**Objective:**
Everything from the first line down to the line containing "wall fixing holes." should be reproduced exactly; please include nothing else.

**Dataset section:**
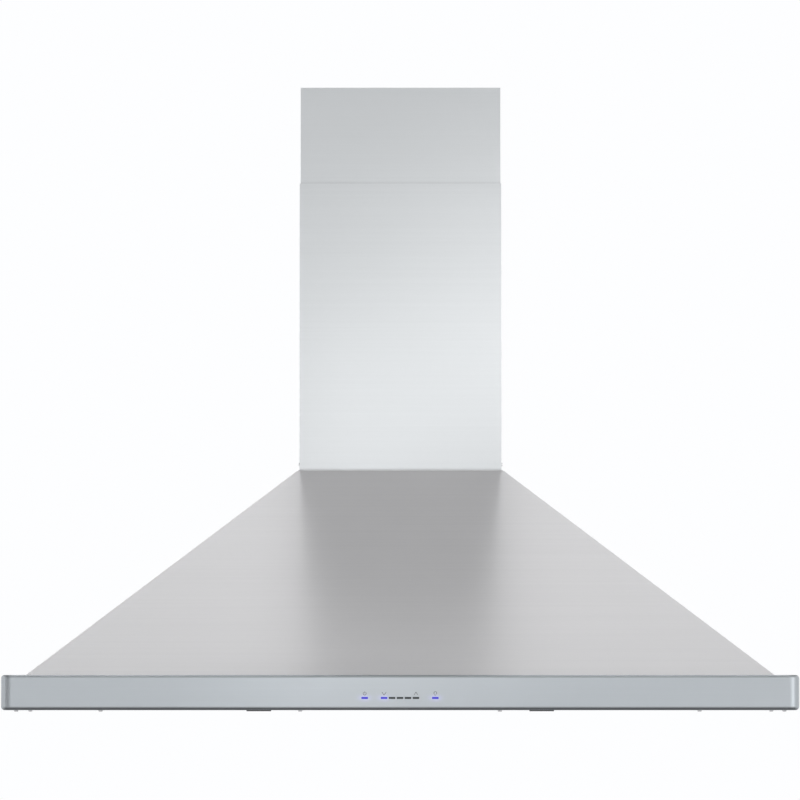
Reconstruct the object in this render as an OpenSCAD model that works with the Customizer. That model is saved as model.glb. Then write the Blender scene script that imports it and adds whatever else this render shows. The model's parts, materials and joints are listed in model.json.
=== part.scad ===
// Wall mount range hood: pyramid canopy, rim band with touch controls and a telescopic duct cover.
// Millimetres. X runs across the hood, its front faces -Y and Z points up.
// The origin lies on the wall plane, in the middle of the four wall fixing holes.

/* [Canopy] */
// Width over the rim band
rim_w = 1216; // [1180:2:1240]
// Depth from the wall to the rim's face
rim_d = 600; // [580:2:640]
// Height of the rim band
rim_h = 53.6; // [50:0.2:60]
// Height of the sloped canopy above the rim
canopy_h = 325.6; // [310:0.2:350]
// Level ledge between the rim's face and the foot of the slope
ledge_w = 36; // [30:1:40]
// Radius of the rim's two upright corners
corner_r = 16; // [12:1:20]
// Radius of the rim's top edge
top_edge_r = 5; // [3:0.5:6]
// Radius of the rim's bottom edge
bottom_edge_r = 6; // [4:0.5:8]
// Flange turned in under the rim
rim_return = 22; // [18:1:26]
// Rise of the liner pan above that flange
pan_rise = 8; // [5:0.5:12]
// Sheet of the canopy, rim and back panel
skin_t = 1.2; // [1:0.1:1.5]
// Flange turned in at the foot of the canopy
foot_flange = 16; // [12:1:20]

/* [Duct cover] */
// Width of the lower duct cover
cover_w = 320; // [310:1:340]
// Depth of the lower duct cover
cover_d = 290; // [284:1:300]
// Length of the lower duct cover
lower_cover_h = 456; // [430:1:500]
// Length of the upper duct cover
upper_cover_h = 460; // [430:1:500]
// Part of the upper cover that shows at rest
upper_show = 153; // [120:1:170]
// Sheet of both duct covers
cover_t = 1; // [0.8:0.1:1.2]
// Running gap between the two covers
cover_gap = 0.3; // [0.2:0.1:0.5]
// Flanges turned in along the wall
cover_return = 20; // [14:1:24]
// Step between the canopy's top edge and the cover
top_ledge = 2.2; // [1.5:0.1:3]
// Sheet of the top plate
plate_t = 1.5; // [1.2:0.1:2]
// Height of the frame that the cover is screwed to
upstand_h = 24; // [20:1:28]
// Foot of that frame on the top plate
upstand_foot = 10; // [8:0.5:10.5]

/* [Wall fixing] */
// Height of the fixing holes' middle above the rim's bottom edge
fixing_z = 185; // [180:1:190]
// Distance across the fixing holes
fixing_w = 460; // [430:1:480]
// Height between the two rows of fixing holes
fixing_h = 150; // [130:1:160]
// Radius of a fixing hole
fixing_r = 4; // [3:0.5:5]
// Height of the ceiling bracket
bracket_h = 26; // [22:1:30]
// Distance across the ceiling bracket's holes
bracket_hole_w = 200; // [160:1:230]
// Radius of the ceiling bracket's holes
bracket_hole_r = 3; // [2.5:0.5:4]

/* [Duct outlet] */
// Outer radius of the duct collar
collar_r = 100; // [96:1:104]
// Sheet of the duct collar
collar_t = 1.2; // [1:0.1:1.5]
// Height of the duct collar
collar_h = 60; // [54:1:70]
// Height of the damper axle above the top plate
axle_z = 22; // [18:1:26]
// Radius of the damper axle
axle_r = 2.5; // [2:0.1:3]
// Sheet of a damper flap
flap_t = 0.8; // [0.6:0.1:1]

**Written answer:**
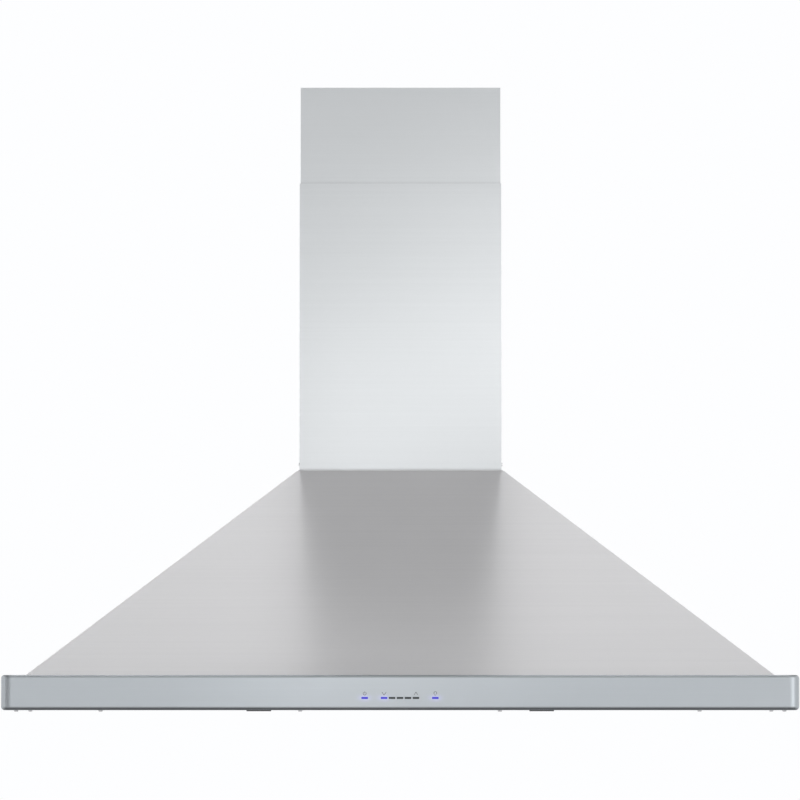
Reconstruct the object in this render as an OpenSCAD model that works with the Customizer. That model is saved as model.glb. Then write the Blender scene script that imports it and adds whatever else this render shows. The model's parts, materials and joints are listed in model.json.
=== part.scad ===
// Wall mount range hood: pyramid canopy, rim band with touch controls and a telescopic duct cover.
// Millimetres. X runs across the hood, its front faces -Y and Z points up.
// The origin lies on the wall plane, in the middle of the four wall fixing holes.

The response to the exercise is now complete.